Ausland19. Juni 2021

Klassenkampf von unten

Schaffende in Italien beenden pandemiebedingtes Stillhalten. Alitalia-Beschäftigte legten Luftverkehr lahm

von Gerhard Feldbauer

Zum wiederholten Male streikten am Freitag die rund Zehntausend Beschäftigten der italienischen Fluggesellschaft Alitalia ab 14 Uhr für vier Stunden und legten den Flugverkehr lahm. Sie kämpfen um den Erhalt »ihres« Unternehmens, das den Forderungen der EU entsprechend von der Regierung in Rom liquidiert und in eine vor allem der deutschen Lufthansa und Air France bedienende, auf den Inlandsverkehr und auf Zubringerflüge reduziertes drittklassigen Unternehmen degradiert werden soll. Von derzeit noch rund 110 Flugzeugen sollen über die Hälfte von den Rollbahnen verschwinden, fast zwei Drittel der noch 10.000 Beschäftigten sollen auf die Straße gesetzt werden.

Die Regierung beabsichtige, Alitalia »zu zerreißen, um sie an große ausländische Unternehmen zu verkaufen«, schrieb das kommunistische Internetportal »Contropiano«. Das »Opfer« werde gebracht, um EU-Kredite zu erhalten, doch würden ihm viele weitere Opfer folgen. Damit bestätige sich die Regierung von Mario Draghi als »eine der reaktionärsten und herrischsten in der republikanischen Geschichte Italiens«.
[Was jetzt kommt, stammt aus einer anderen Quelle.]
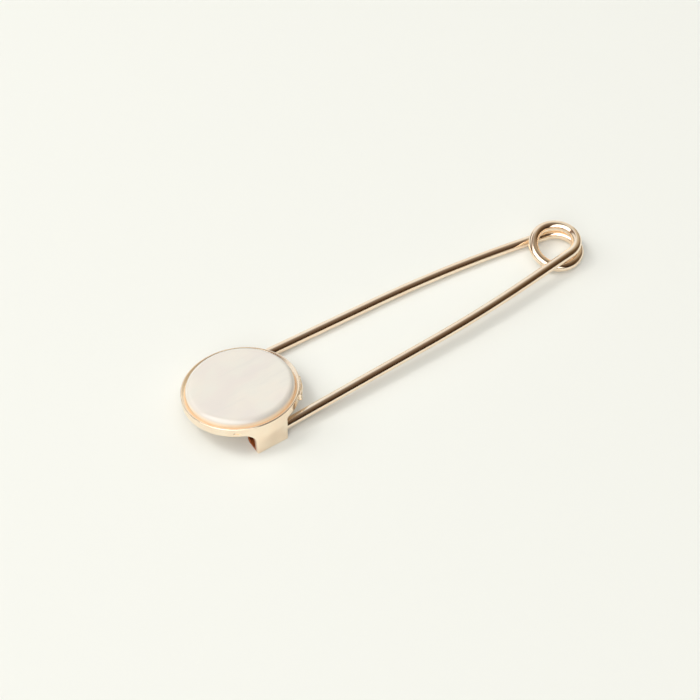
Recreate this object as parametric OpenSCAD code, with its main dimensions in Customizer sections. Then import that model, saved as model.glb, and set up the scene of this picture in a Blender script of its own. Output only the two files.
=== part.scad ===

Zu dem Ausstand hatten die Verkehrsgewerkschaften CGIL, CISL und UIL sowie die UGL Luftverkehr aufgerufen. Basisgewerkschaften wie USB, Si Cobas, Adl Cobas und Cub riefen zur Unterstützung »alle in unserem Land ansässigen ausländischen Fluggesellschaften und Mitarbeiter, Flughafenmanagement-, Abfertigungs- und Cateringunternehmen sowie alle saison- und prekär Schaffenden der Branche auf« sich an dem Ausstand zu beteiligen, berichtete die Nachrichtenagentur ANSA. Mit den Logistikern, die 24 Stunden die Arbeit niederlegten, beteiligten sich jene Träger, die während der Pandemie immer mehr gearbeitet und die Profite des Patronats in die Höhe getrieben haben. Ein Sektor, in dem die Verwertungskette einerseits die großen multinationalen Konzerne und andererseits die Konzerngenossenschaften erreicht, kommentierte die Linkspartei Potere al Poplo, die den Streik als »einen Tag, der die Wiederaufnahme des Klassenkampfs in unserem Land« charakterisiere.

In der Tat scheinen die Arbeiterkämpfe zu zeigen, daß sich die Arbeiter Italiens ihrer Kraft besinnen und das Stillhalten in der Pandemie beenden. Ausgangspunkt waren die »heißen Pfingsten«, als landesweite Proteste von mehr als 50 Organisationen und Persönlichkeiten der Linken die Auswirkungen der Politik der G20 und der Regierung des früheren EZB-Chefs Draghi während der Coronapandemie auf das Arbeits- und soziale Leben anprangerten. Es folgten die Streiks der Stahlarbeiter der ILVA-Werke von Taranto gegen die Umweltverschmutzung mit Dioxin mit über 400 Toten und zuletzt am Montag dieser Woche der von der USB Private Work Ports Coordination organisierte Streik in allen Häfen Italiens.

Zum nächsten Schlachtfeld der sozialen Auseinandersetzungen werden die Kämpfe um die Fortsetzung der Entlassungssperre werden. Nach den Forderungen der Confindustria will Premier Draghi sie am 30. Juni auslaufen lassen. »Das bedeutet, daß Hunderttausende – manche Schätzungen sprechen von rund 600.000 Arbeitern – auf der Straße landen werden«, schrieb »Contropiano«. Es werde »eine explosionsartige Zunahme der wirtschaftlichen und sozialen Not, die zu den Millionen prekär beschäftigten Schaffenden, die bereits während der Pandemie ihren Arbeitsplatz verloren haben, hinzukommen.« Dagegen haben CGIL, CISL und UIL für den 26. Juni gemeinsam zu drei nationalen Demonstrationen in Turin, Florenz und Bari aufgerufen, um eine Verlängerung mindestens bis zum 31. Oktober durchzusetzen. Hinzukommen müßten eine Reform der sozialen Sicherungsnetze und eine aktive Beschäftigungspolitik. Laut ANSA wird CGIL-Generalsekretär Maurizio Landini in Turin, Luigi Sbarra (CISL) in Florenz und Pierpaolo Bombardieri (UIL) in Bari sprechen.